I stood up and walked behind the chair, using it as a shield. “Please don’t do this, Kieran.”

He stopped dead in his tracks. “When you speak my name, all I can think about is how often you’ll be screaming it when I’m deep inside you,” he purred as he turned to leave.

My body began to shake. Five minutes later, I poked my head out of the library and listened for the shower. There was a trail of clothing on the floor leading to his room. I gathered his pants and shirt to toss them in the laundry room. Perfume bombarded my senses as I carried the garments. He hadn’t been lying. He was with a woman. One who wore cheap knock-off perfume trying to pass it off as high-end. I had no idea why it bothered me. I assumed I was his single quest. It never occurred to me he would seek sexual solace elsewhere.

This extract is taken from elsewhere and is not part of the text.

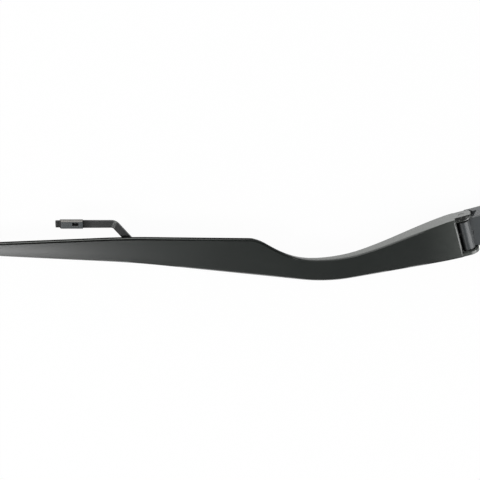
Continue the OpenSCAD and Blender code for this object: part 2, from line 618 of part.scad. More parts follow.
// Connector: a sleeve on the narrowed end of the strip, with a latch window in its top
window_from = 12.5;                // from the outer end of the sleeve to the window
window_side = 0.5;                 // how far the window lies towards the outer side
sleeve_above = 0.9;                // height of the sleeve's top above the strip
step_w = 1.6;                      // width of the low step along the sleeve's inner side
step_depth = 0.4;
module blade_connector() color(plastic) at_hinge()
    translate([strip_p3[0], strip_p3[1], strip_top + sleeve_above - sleeve_h]) rotate([0, 0, -blade_angle])
    translate([tongue_len, 0, 0]) difference() {
        along_y(-sleeve_w / 2, sleeve_w / 2)
            polygon([[0, 0], [sleeve_len, 0], [sleeve_len, sleeve_h], [1.8, sleeve_h], [0, sleeve_h - 2.2]]);
        translate([-overcut, -shank_w / 2 - 0.05, sleeve_h - sleeve_above - strip_t - 0.05])
            cube([sleeve_len + 2 * overcut, shank_w + 0.1, strip_t + 0.1]);
        translate([window_from, window_side - window_w / 2, sleeve_h - sleeve_above - strip_t])
            cube([window_len, window_w, sleeve_h]);
        translate([-overcut, -sleeve_w / 2 - overcut, sleeve_h - step_depth])
            cube([sleeve_len + 2 * overcut, step_w + overcut, step_depth + overcut]);
    }

mount_head();
nut_cap();
knuckle_bush(0);  // knuckle_bush_left
knuckle_bush(1);  // knuckle_bush_right
link_pin();
spring_link();
tension_spring();
arm_channel();
hinge_pin();
anchor_pin();
blade_strip();
strip_rivet(rivet_rear_at);  // strip_rivet_front
strip_rivet(rivet_front_at);  // strip_rivet_rear
blade_connector();
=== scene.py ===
# One windscreen wiper arm: mounting head, hinge with its link and spring, cast arm
# with a trailing fin, and the cranked bar that carries the blade's connector.
import math

import bmesh
import bpy
from mathutils import Matrix, Vector


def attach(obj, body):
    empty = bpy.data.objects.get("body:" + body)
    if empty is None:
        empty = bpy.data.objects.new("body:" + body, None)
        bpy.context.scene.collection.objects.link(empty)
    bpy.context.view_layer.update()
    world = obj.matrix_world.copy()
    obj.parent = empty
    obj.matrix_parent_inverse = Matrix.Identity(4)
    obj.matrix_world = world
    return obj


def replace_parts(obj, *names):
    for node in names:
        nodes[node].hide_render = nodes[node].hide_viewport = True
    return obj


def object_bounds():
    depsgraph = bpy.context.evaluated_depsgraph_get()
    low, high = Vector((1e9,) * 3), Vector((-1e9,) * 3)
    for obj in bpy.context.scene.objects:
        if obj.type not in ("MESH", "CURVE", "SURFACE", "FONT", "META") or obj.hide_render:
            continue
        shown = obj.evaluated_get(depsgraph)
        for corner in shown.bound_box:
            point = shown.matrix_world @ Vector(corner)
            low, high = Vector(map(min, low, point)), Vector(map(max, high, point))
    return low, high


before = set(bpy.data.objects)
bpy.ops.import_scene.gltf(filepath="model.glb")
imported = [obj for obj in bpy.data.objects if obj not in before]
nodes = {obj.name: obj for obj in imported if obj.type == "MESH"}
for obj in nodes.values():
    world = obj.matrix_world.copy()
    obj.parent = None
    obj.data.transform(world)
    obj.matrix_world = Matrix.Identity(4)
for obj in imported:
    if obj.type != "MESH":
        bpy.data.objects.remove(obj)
cad_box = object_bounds()
scene = bpy.context.scene
scene.view_settings.view_transform = "Standard"

# Mounting head: an aluminium die casting with the spindle boss, the knuckle and a
# pocket for each ear. It is deburred, its edges are rounded and it is painted satin
# black; the paint is paler and a little duller here than on the arm, and its paler
# tone is painted light.


class Value:
    """A socket that can stand in a plain expression."""
    def __init__(self, shader, socket):
        self.shader, self.socket = shader, socket

    def math(self, operation, other=None, swap=False):
        node = self.shader.tree.nodes.new("ShaderNodeMath")
        node.operation = operation
        for place, value in enumerate((other, self) if swap else (self, other)):
            if value is not None:
                self.shader.feed(node.inputs[place], value)
        return Value(self.shader, node.outputs[0])

    def __add__(self, other): return self.math("ADD", other)
    __radd__ = __add__
    def __mul__(self, other): return self.math("MULTIPLY", other)
    __rmul__ = __mul__
    def __sub__(self, other): return self.math("SUBTRACT", other)
    def __rsub__(self, other): return self.math("SUBTRACT", other, swap=True)
    def __pow__(self, other): return self.math("POWER", other)
    def max(self, other): return self.math("MAXIMUM", other)
    def between(self, low, high):
        """0 below low, 1 above high and a straight rise between them."""
        return ((self - low) * (1 / (high - low))).max(0).math("MINIMUM", 1)


class Shader:
    """A material's nodes; add() makes any of them."""
    def __init__(self, name):
        self.material = bpy.data.materials.new(name)
        self.material.use_nodes = True
        self.tree = self.material.node_tree
        self.tree.nodes.clear()

    def feed(self, socket, value):
        if isinstance(value, Value):
            self.tree.links.new(value.socket, socket)
        else:
            socket.default_value = value

    def add(self, kind, settings={}, output=0, **values):
        node = self.tree.nodes.new("ShaderNode" + kind)
        for name, value in settings.items():
            setattr(node, name, value)
        for name, value in values.items():
            place = int(name[1:]) if name[0] == "_" else name.replace("_", " ")
            self.feed(node.inputs[place], value)
        return Value(self, node.outputs[output])

    def other(self, value, output):
        return Value(self, value.socket.node.outputs[output])

    def where(self):
        """A place on the piece: along the arm, across it and upwards."""
        place = self.add("SeparateXYZ", _0=self.add("TexCoord", output=3))
        return place, self.other(place, "Y"), self.other(place, "Z")

    def facing(self, direction):
        """1 where the surface faces a direction and 0 where it lies along it."""
        return self.add("VectorMath", {"operation": "DOT_PRODUCT"}, output=1, _0=self.add("NewGeometry", output=1),
                        _1=tuple(direction))

    def noise(self, scale, detail=3, stretch=(1, 1, 1)):
        place = self.add("Mapping", Vector=self.add("TexCoord", output=3), Scale=stretch)
        return self.add("TexNoise", Vector=place, Scale=scale, Detail=detail)

    def tint(self, share, under, over):
        """A mix of two colours, either of which may be a mix itself."""
        under, over = (tone if isinstance(tone, Value) else (*tone, 1) for tone in (under, over))
        return self.add("Mix", {"data_type": "RGBA"}, output=2, _0=share, _6=under, _7=over)

    def bump(self, height, strength, distance, under=None):
        more = {"Normal": under} if under else {}
        return self.add("Bump", Strength=strength, Distance=distance, Height=height, **more)

    def edges(self, radius):
        """0 on flat places and more along rounded and sharp edges."""
        soft = self.add("Bevel", {"samples": 4}, Radius=radius)
        flat = self.add("NewGeometry", output=1)
        return 1 - self.add("VectorMath", {"operation": "DOT_PRODUCT"}, output=1, _0=soft, _1=flat)

    def finish(self, surface):
        out = self.tree.nodes.new("ShaderNodeOutputMaterial")
        self.tree.links.new(surface.socket, out.inputs["Surface"])
        return self.material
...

I tossed the clothes on the floor next to the washer. Bastard could wash them himself to remove the stench. It wasn’t very appealing to have sex with him when his dick had been God knows where. He was young. I wondered how careful he was. And what about the piercings? Surely, they hindered safe sex. He had silver-toned—probably platinum—rings through the head of his cock and one through the sack. I wasn’t that close, so the details were fuzzy. It looked painful. And his nipples… What, did they have a “buy one, get one free” deal? Eyebrow, nipples, and penis. I suppose he had a reason, but considering the cock piercings were only visible while nude, I determined he had done it for sexual purposes.

I remembered my father disciplining me when I wanted to get a simple butterfly tattoo. I’d been seventeen at the time, and he told me getting a tramp stamp was a bad idea because as I aged, it would look vulgar. Kieran was so attractive and taut that everything would hold up even at fifty. He truly was a miserable fuck.

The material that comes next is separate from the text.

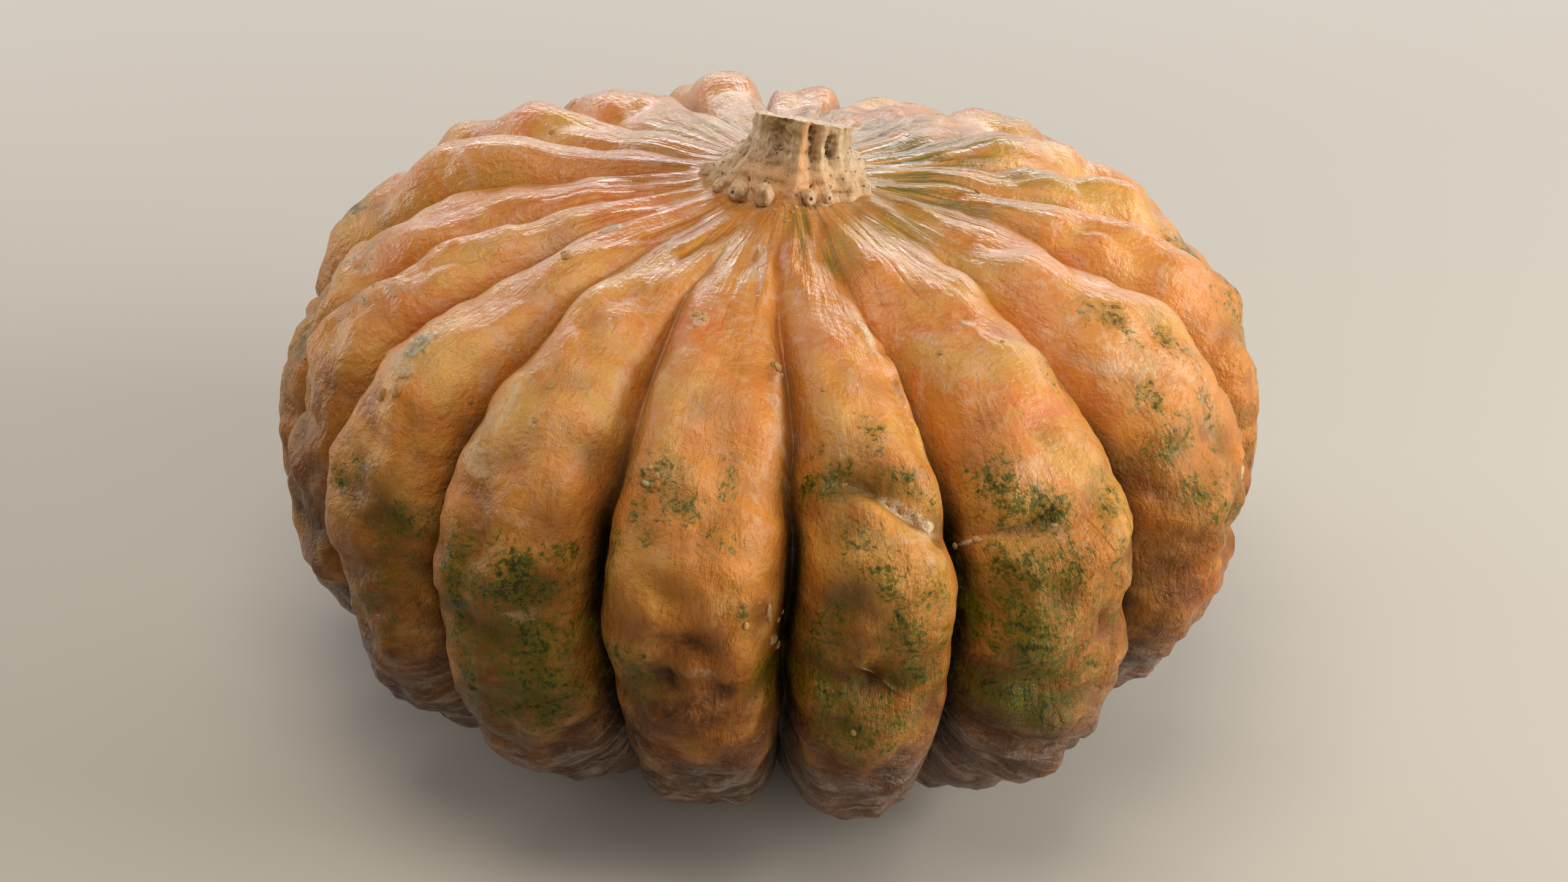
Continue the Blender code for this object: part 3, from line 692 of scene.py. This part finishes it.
def rindAt(rib, share, way):
    # Points of the rind: share is -1 to 1 across a rib. Also the direction, how corky and grey it is there, and
    # how deep its dents are for painted shade
    form = fruitForm
    left, right = grooveDirection(rib, way), grooveDirection(rib + 1, way)
    right = np.where(right < left, right + 360.0, right)
    direction = left + (right - left) * (share + 1.0) / 2.0
    radius, height = crestAt(way)
    radiusBefore, heightBefore = crestAt(way - 0.004)
    radiusAfter, heightAfter = crestAt(way + 0.004)
    slope = np.hypot(radiusAfter - radiusBefore, heightAfter - heightBefore)
    out, up = (heightBefore - heightAfter) / slope, (radiusAfter - radiusBefore) / slope
    turned = np.radians(direction)
    plain = np.stack([radius * np.sin(turned), -radius * np.cos(turned), height], -1)
    free = blendIn(way, 0.05, 0.16) * (1.0 - blendIn(way, 0.80, 0.93))
    strength = blendIn(way, 0.03, 0.40) * (1.0 - blendIn(way, 0.60, 0.93))

    # The same ribs, grooves, lumps and folds as the solid
    row = groovesAndRibs[rib]
    reach = form["swellingReach"]
    swelling = row[:, 3] * bell(way, form["shoulderWay"], reach) + row[:, 4] * bell(way, form["sideWay"], reach)
    swelling += row[:, 5] * bell(way, form["undersideWay"], reach)
    lift = 0.001 * swelling * (1.0 - share ** 2)
    lift -= form["grooveDepth"] * strength * np.abs(share) ** form["ribRoundness"]
    seed = Vector(form["lumpSeed"])
    lumps = np.zeros(np.shape(way))
    for index, (size, tall) in enumerate(form["lumps"]):
        offset = seed * (index + 1)
        lumps += tall * np.array([noise.noise(Vector(p) / size + offset) for p in plain])
    lift += free * (lumps + foldHeight(direction, way, foldsAndBumps))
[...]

I choked back a giggle as I left the laundry room.

My entire body collided head on as my face smashed into a wet, muscular chest. I gulped because I knew he was nude, and my eyes were desperate to avoid looking anywhere but down.

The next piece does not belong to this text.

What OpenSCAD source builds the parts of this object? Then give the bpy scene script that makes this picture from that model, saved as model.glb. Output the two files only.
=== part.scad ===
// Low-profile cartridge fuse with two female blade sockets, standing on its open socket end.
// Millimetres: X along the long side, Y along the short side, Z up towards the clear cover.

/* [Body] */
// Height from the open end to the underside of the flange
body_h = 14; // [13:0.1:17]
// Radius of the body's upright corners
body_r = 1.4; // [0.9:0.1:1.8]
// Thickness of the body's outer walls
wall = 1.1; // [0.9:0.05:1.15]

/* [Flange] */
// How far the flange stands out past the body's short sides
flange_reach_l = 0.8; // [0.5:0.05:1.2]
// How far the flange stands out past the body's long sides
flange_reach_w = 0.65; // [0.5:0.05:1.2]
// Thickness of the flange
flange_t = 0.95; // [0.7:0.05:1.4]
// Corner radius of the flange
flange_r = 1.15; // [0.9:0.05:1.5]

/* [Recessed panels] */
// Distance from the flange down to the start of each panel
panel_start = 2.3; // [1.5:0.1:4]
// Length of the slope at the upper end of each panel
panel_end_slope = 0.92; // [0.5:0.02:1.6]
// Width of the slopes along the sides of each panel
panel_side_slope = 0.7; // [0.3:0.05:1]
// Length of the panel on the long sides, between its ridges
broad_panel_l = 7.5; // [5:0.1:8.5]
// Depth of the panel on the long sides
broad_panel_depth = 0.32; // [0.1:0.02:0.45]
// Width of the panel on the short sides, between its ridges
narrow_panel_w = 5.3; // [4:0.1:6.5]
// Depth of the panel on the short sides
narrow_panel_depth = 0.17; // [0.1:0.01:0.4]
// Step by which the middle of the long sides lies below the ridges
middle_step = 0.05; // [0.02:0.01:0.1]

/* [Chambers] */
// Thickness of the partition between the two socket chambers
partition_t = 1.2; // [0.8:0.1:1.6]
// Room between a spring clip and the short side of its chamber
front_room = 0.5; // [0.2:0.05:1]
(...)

There was heat radiating off his body as his hand grabbed both of mine.

“I… I thought you were in the shower.” My eyes darted left to right in a panic.

He pulled my body into his by his strong hold on both hands. “I was, but then I realized I forgot something.” His breath brushed my neck and made me shudder.

My entire body was now flush with his. The only thing separating us was my clothing. He parted my legs by squeezing his between them. My thighs were literally shaking, and I didn’t have the strength to fight him. I sighed, wondering if he was going to take me right here and now in the laundry room. My eyes met his as he ground his swelling flesh into my clothed cleft as he began to nip at my bottom lip.

I bit back a sob as he traced my bottom lip with his tongue, then trailed a path to my ears. I was no longer aware of what I was doing. I suddenly rocked into his pelvis, allowing full contact with his erect cock. I felt drenched, shameless, and out of my mind. Every nerve ending became hyper aware as he licked down to my collarbone.

“Stop, please. I can’t do this.” I groaned. I pushed him away, my body feeling the loss of pressure as well as warmth.

His eyes bore into me with a satisfied grin as he turned and walked away. His entire backside was blemish free and flawless. He was as muscular in the back as the front. I had to stop thinking about this. I’d gone too long without. If anything, Kieran had proved one thing. I missed the comfort of a man. Skin-to-skin contact. Everyone needed sex. It was a basic human trait to want to share our bodies with someone. To be cared for. Even loved.

He was too young to realize what all of this would mean later in life. And I was being foolish and naive even worrying about his future. He was here for one reason only—to destroy my life and make me pay for sins that didn’t belong to me.

He wasn’t supposed to affect me. I said yes to this agreement so I could keep the gallery. To contemplate anything beyond what we initially agreed to was pointless. He had his agenda, and I had mine. It was best we conclude our business and go our separate ways. I had a feeling when we did consummate our contract, it would be explosive, bordering on the clash of the titans.